- **Given exercise**: Please copy the lines below exactly, from the first one through the line showing "output: Which of".

- **Dataset content**:
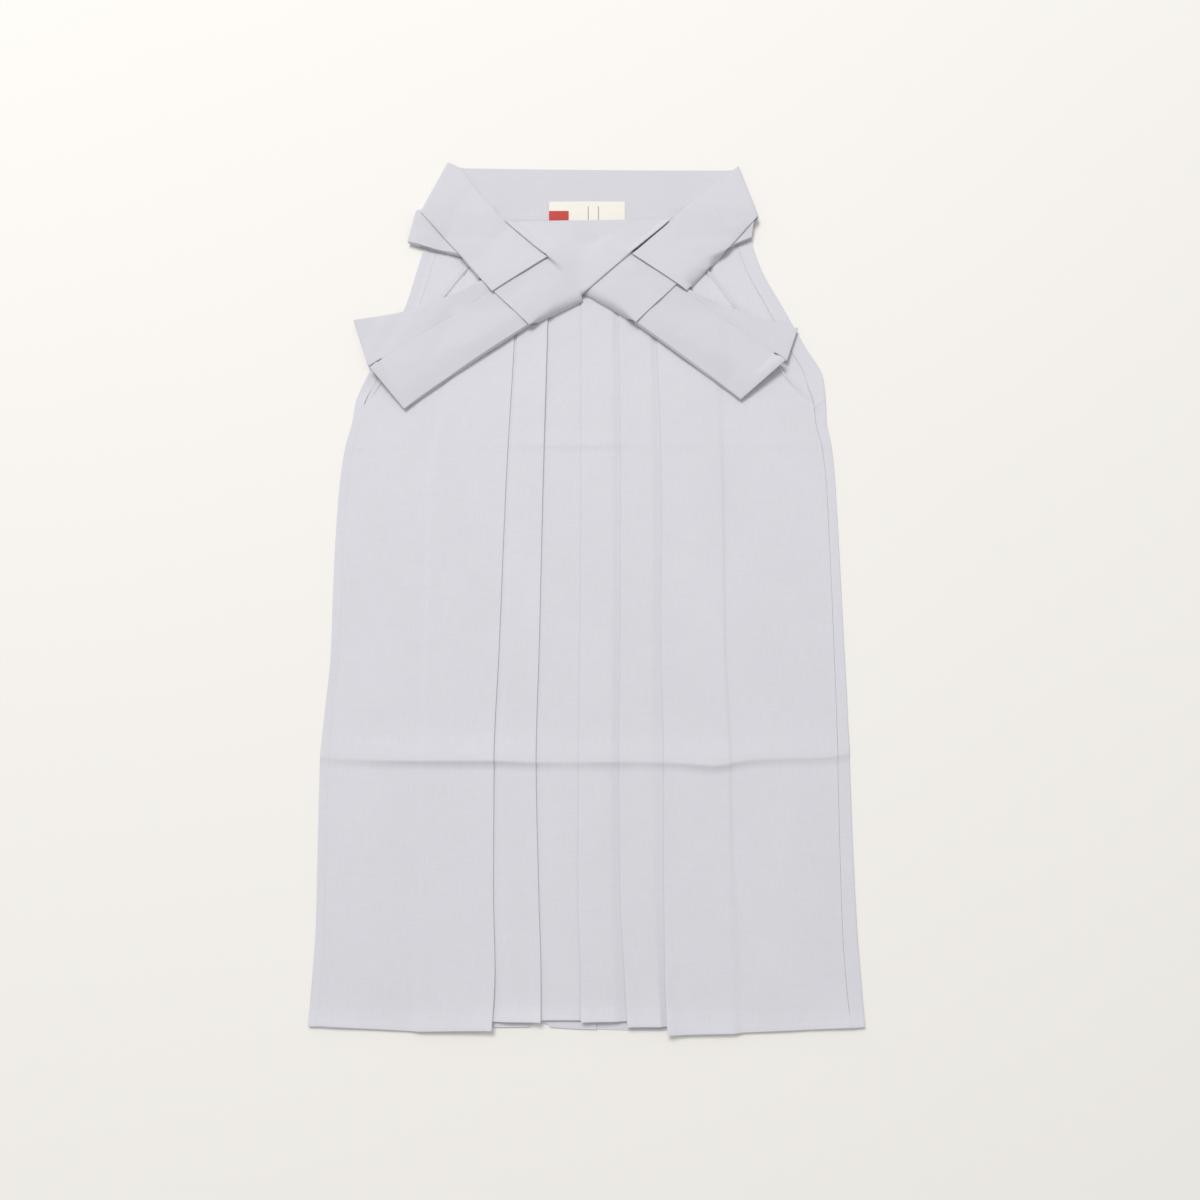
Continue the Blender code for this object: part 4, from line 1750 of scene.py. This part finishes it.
class Graph:
    """A material's nodes round one Principled shader."""

    def __init__(self, name: str) -> None:
        """Start a material.

        Args:
            name: Its name.
        """
        self.made = bpy.data.materials.new(name)
        self.made.use_nodes = True
        self.tree = self.made.node_tree
        self.shader = self.tree.nodes["Principled BSDF"]

    def node(
        self, kind: str, settings: Mapping[str, object], sockets: Mapping[int | str, object], output: int = 0
    ) -> Value:
        """Add a node.

        Args:
            kind: The node's type.
            settings: Its settings, which are set first.
            sockets: The values or links of its inputs.
            output: Which of its outputs to return.

        Returns:
            That output.
        """
        node = self.tree.nodes.new(kind)
        for name, setting in settings.items():
            setattr(node, name, setting)
        for name, value in sockets.items():
            if isinstance(value, Value):
                self.tree.links.new(value.socket, node.inputs[name])
            else:
                node.inputs[name].default_value = value
        return Value(self, node.outputs[output])

    def places(self) -> Value:
        """The place on the flat cloth, in metres."""
        return self.node("ShaderNodeUVMap", {"uv_map": UV_NAME}, {})

    def parts(self, vector: Value) -> tuple[Value, Value]:
        """A vector's X and Y."""
        return tuple(self.node("ShaderNodeSeparateXYZ", {}, {0: vector}, output) for output in (0, 1))

    def noise(self, vector: Value, size: Sequence[float], detail: float = 2.0, shift: float = 0.0) -> Value:
        """Add soft noise.

        Args:
            vector: The places that it is read at.
            size: The size of its grains along X, Y and Z, in metres.
            detail: How many finer layers it has.
            shift: How far it is shifted, in grains.

        Returns:
            Values round 0.5.
        """
        scale = [1.0 / length for length in size]
        turn = {"operation": "MULTIPLY_ADD"}
        stretched = self.node("ShaderNodeVectorMath", turn, {0: vector, 1: scale, 2: (shift, shift, shift)})
        sockets = {"Vector": stretched, "Scale": 1.0, "Detail": detail, "Roughness": 0.55}
        return self.node("ShaderNodeTexNoise", {}, sockets)

    def mix(self, factor: Value, first: object, second: object) -> Value:
        """One colour turning into another as the factor goes from 0 to 1."""
        sockets = {0: factor, 6: first, 7: second}
        return self.node("ShaderNodeMix", {"data_type": "RGBA"}, sockets, output=2)

    def bump(self, height: Value, strength: float, distance: float) -> Value:
        """A normal from a height of 0 to 1 that stands for this distance in metres."""
        sockets = {"Strength": strength, "Distance": distance, "Height": height}
        return self.node("ShaderNodeBump", {}, sockets)

    def finish(self, fixed: Mapping[str, object], varying: Mapping[str, Value]) -> bpy.types.Material:
        """Set up the shader.

        Args:
            fixed: The sockets that are the same all over, with their values.
            varying: The sockets that vary, with what feeds them.

        Returns:
            The material.
        """
        for name, value in fixed.items():
            self.shader.inputs[name].default_value = value
        for name, value in varying.items():
            self.tree.links.new(value.socket, self.shader.inputs[name])
        return self.made


def shade(color: Sequence[float], by: float) -> tuple[float, float, float, float]:
    """A colour made lighter or darker by a share, as four numbers."""
    return (*(min(1.0, part * (1.0 + by)) for part in color), 1.0)


class Finish:
    """A finish that makes its material once.

    Attributes:
        name: The material's name.
    """

    name: str

    def paint(self) -> bpy.types.Material:
        """Make the material."""
        raise NotImplementedError

    def material(self) -> bpy.types.Material:
        """The material, made the first time it is asked for."""
        return bpy.data.materials.get(self.name) or self.paint()


@dataclass(frozen=True)
class WovenFinish(Finish):
    """Matt plain-woven cloth with fine slubs along both threads.

    Attributes:
        name: The material's name.
        color: Its mean colour.
        thread: The threads' spacing in metres.
        contrast: How far the slubs change the colour.
        roughness: Its roughness.
        sheen: How much light its nap catches.
        warp: The size of the slubs along the warp, in metres.
        weft: The size of those along the weft.
        cloud: The size of the soft changes of shade.
        relief: How deep the weave is, in metres.
        relief_share: How much of that shows.
    """

    name: str
    color: tuple[float, float, float]
    thread: float = 0.00055
    contrast: float = 0.05
    roughness: float = 0.85
    sheen: float = 0.12
    warp: tuple[float, float, float] = (0.0011, 0.026, 1.0)
    weft: tuple[float, float, float] = (0.022, 0.0012, 1.0)
    cloud: tuple[float, float, float] = (0.07, 0.11, 1.0)
    relief: float = 0.0003
    relief_share: float = 0.22

    def paint(self) -> bpy.types.Material:
        """Make the material.

        Returns:
            The material.
        """
        graph = Graph(self.name)
        places = graph.places()
        across, along = graph.parts(places)
        turns = 2.0 * math.pi / self.thread
        weave = (across * turns).sine() * (along * turns).sine()
        warp = graph.noise(places, self.warp, 3.0)
        weft = graph.noise(places, self.weft, 3.0, shift=7.3)
        cloud = graph.noise(places, self.cloud, 2.0, shift=3.1)
        tone = 0.5 + (warp - 0.5) * 1.1 + (weft - 0.5) * 0.8 + (cloud - 0.5) * 0.5
        tone = tone.maths("MINIMUM", tone.maths("MAXIMUM", tone, 0.0), 1.0)
        color = graph.mix(tone, shade(self.color, -self.contrast), shade(self.color, self.contrast))
        height = 0.5 + weave * 0.22 + (warp - 0.5) * 0.5 + (weft - 0.5) * 0.4
        normal = graph.bump(height, self.relief_share, self.relief)
        rough = self.roughness + (warp - 0.5) * 0.08
        nap = {"Sheen Weight": self.sheen, "Sheen Roughness": 0.5}
        fixed = {"Metallic": 0.0, **nap, "Specular IOR Level": 0.25}
        return graph.finish(fixed, {"Base Color": color, "Roughness": rough, "Normal": normal})


@dataclass(frozen=True)
class LabelFinish(Finish):
    """A cream woven tape with one plain red block and two thin plain rules.

    Attributes:
        name: The material's name.
        color: The tape's colour.
        block: The block's colour.
        rule: The rules' colour.
        rib: The spacing of the tape's ribs, in metres.
        slub: The size of its slubs, in metres.
        block_end: Where the block ends along the tape, in metres from the tape's end.
        block_foot: Where it starts across the tape.
        rule_places: Where the rules lie along the tape.
        rule_ends: Where they start and end across it.
        rule_width: Half of their width.
        rule_strength: How strongly their colour covers the tape, from 0 to 1.
    """

    name: str = "label_tape"
    color: tuple[float, float, float] = (0.82, 0.79, 0.73)
    block: tuple[float, float, float] = (0.50, 0.045, 0.035)
    rule: tuple[float, float, float] = (0.30, 0.28, 0.27)
    rib: float = 0.0009
    slub: tuple[float, float, float] = (0.0012, 0.006, 1.0)
    block_end: float = 0.023
    block_foot: float = 0.012
    rule_places: tuple[float, ...] = (0.046, 0.058)
    rule_ends: tuple[float, float] = (0.006, 0.024)
    rule_width: float = 0.0007
    rule_strength: float = 0.75

    def paint(self) -> bpy.types.Material:
        """Make the material.

        Returns:
            The material.
        """
        graph = Graph(self.name)
        places = graph.places()
        across, along = graph.parts(places)
        ribs = (along * (2.0 * math.pi / self.rib)).sine()
        grain = graph.noise(places, self.slub)
        tape = graph.mix(grain, shade(self.color, -0.04), shade(self.color, 0.03))
        block = (along < self.block_end) * (across > self.block_foot)
        foot, head = self.rule_ends
        rules = 0.0
        for place in self.rule_places:
            rules = rules + ((along - place).size() < self.rule_width) * (across > foot) * (across < head)
        inked = rules * self.rule_strength
        printed = graph.mix(block, tape, shade(self.block, 0.0))
        color = graph.mix(inked, printed, shade(self.rule, 0.0))
        normal = graph.bump(0.5 + ribs * 0.2 + grain * 0.3, 0.2, 0.0002)
        rough = 0.6 + grain * 0.2
        fixed = {"Metallic": 0.0, "Sheen Weight": 0.05}
        return graph.finish(fixed, {"Base Color": color, "Roughness": rough, "Normal": normal})


@dataclass(frozen=True)
class FloorFinish(Finish):
    """Plain pale paper.

    Attributes:
        name: The material's name.
        color: Its colour.
        grain: The size of its soft changes of shade, in metres.
    """

    name: str = "floor_paper"
    color: tuple[float, float, float] = (0.85, 0.835, 0.81)
    grain: tuple[float, float, float] = (0.9, 0.9, 0.9)

    def paint(self) -> bpy.types.Material:
        """Make the material.

        Returns:
            The material.
        """
        graph = Graph(self.name)
        places = graph.node("ShaderNodeTexCoord", {}, {}, output=3)
        grain = graph.noise(places, self.grain, 2.0)
        color = graph.mix(grain, shade(self.color, -0.01), shade(self.color, 0.01))
        return graph.finish({"Roughness": 0.9, "Specular IOR Level": 0.1}, {"Base Color": color})


# ---------------------------------------------------------------------------------------------------------
# The studio
# ---------------------------------------------------------------------------------------------------------


@dataclass(frozen=True)
class Softbox:
    """One large soft light.

    Attributes:
        name: Its name.
        place: Where it hangs, in metres.
        size: Its width and height, in metres.
        power: Its power in watts.
        color: Its colour.
    """

    name: str
    place: tuple[float, float, float]
    size: tuple[float, float]
    power: float
    color: tuple[float, float, float] = (1.0, 0.985, 0.96)

    def build(self) -> None:
        """Hang the light, facing the middle of the floor."""
        lamp = bpy.data.lights.new(self.name, "AREA")
        lamp.shape = "RECTANGLE"
        lamp.size, lamp.size_y = self.size
        lamp.energy = self.power
        lamp.color = self.color
        light = bpy.data.objects.new(self.name, lamp)
        light.location = self.place
        light.rotation_euler = (-Vector(self.place)).to_track_quat("-Z", "Y").to_euler()
        bpy.context.scene.collection.objects.link(light)


@dataclass(frozen=True)
class Studio:
    """A pale floor, soft light from above the waist, and a camera that looks down at the garment.

    Attributes:
        floor_size: The floor's side, in metres.
        floor_drop: How far the floor lies below the garment, in metres.
        ambient: The strength of the light from all round.
        target: The point that the camera looks at, from the frame's origin, in metres.
        elevation: How steeply the camera looks down, in degrees.
        distance: How far it is from that point, in metres.
        lens: Its focal length in millimetres.
        lights: The lights.
    """

    floor_size: float = 9.0
    floor_drop: float = 0.0002
    ambient: float = 0.56
    target: tuple[float, float, float] = (0.0144, -0.0263, 0.0)
    elevation: float = 82.0
    distance: float = 1.3124
    lens: float = 35.0
    lights: tuple[Softbox, ...] = (
        Softbox("key", (-1.2, 2.8, 4.8), (2.4, 1.8), 200.0),
    )

    def floor(self) -> None:
        """Lay the floor."""
        bpy.ops.object.select_all(action="DESELECT")
        bpy.ops.mesh.primitive_plane_add(size=self.floor_size, location=(0.0, 0.0, 0.0))
        floor = bpy.context.active_object
        floor.name = "floor"
        for vertex in floor.data.vertices:
            vertex.co.z = -self.floor_drop
        floor.data.materials.append(FloorFinish().material())

    def world(self) -> None:
        """Light the scene evenly from all round."""
        world = bpy.data.worlds.new("studio")
        world.use_nodes = True
        background = world.node_tree.nodes["Background"]
        background.inputs["Color"].default_value = (1.0, 0.995, 0.985, 1.0)
        background.inputs["Strength"].default_value = self.ambient
        bpy.context.scene.world = world
        bpy.context.scene.view_settings.view_transform = "Standard"

    def camera(self) -> None:
        """Set up the camera."""
        tilt = math.radians(self.elevation)
        ahead = Vector((0.0, math.cos(tilt), -math.sin(tilt)))
        lens = bpy.data.cameras.new("camera")
        lens.lens = self.lens
        camera = bpy.data.objects.new("camera", lens)
        camera.location = Vector(self.target) - ahead * self.distance
        camera.rotation_euler = ahead.to_track_quat("-Z", "Y").to_euler()
        bpy.context.scene.collection.objects.link(camera)
        bpy.context.scene.camera = camera

    def build(self) -> None:
        """Set up the floor, the lights and the camera."""
        self.camera()
        self.floor()
        self.world()
        for light in self.lights:
            light.build()


def main() -> None:
    """Build the garment from the floor up, and then the studio round it."""
    logging.basicConfig(level=logging.INFO, format="%(message)s")
    leg = WovenFinish("leg_cloth_finish", (0.65, 0.648, 0.702))
    tie = WovenFinish("tie_cloth_finish", (0.612, 0.612, 0.668), contrast=0.04)
    label = LabelFinish()
    pile = Pile()
    legs = Legs()
    waist = Waist()
    legs.build_backs(pile, leg)
    back_band, tape = waist.bands()
    back_band.build(pile, tie)
    tape.build(pile, label)
    legs.build_fronts(pile, leg)
    ties = (*waist.loops(), *waist.arms(), waist.right_wrap(), waist.right_back_tie())
    for strip in (waist.front_band(), *ties):
        strip.build(pile, tie)
    waist.centre_wrap().hold(waist.left_back_tie(), pile, tie)
    Studio().build()


if __name__ == "__main__":
    main()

- **Task answer**:
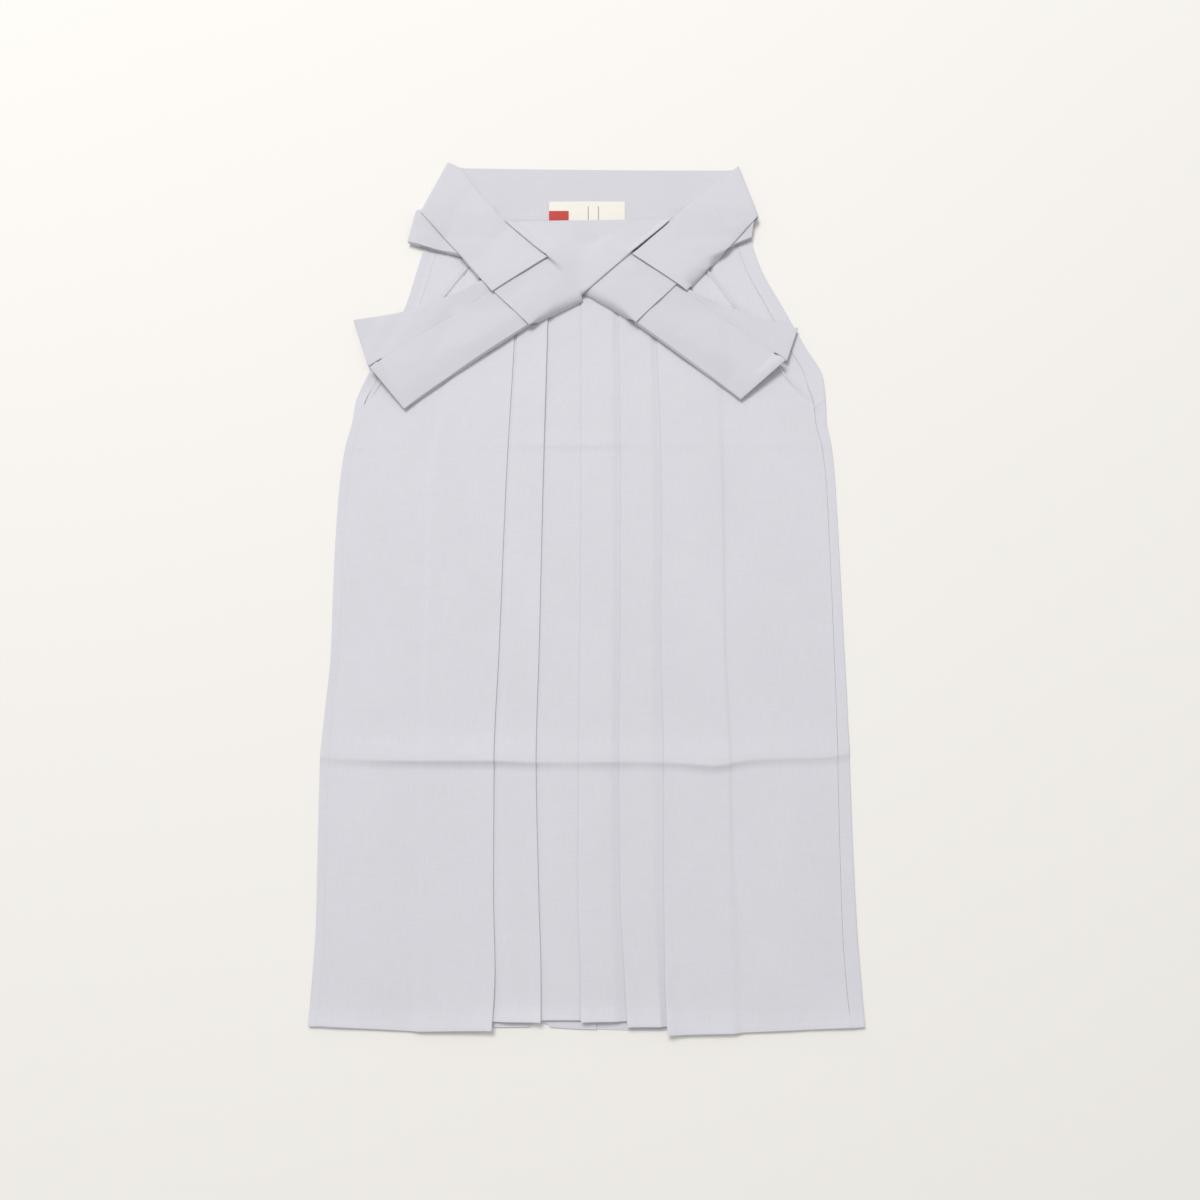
Continue the Blender code for this object: part 4, from line 1750 of scene.py. This part finishes it.
class Graph:
    """A material's nodes round one Principled shader."""

    def __init__(self, name: str) -> None:
        """Start a material.

        Args:
            name: Its name.
        """
        self.made = bpy.data.materials.new(name)
        self.made.use_nodes = True
        self.tree = self.made.node_tree
        self.shader = self.tree.nodes["Principled BSDF"]

    def node(
        self, kind: str, settings: Mapping[str, object], sockets: Mapping[int | str, object], output: int = 0
    ) -> Value:
        """Add a node.

        Args:
            kind: The node's type.
            settings: Its settings, which are set first.
            sockets: The values or links of its inputs.
            output: Which of its outputs to return.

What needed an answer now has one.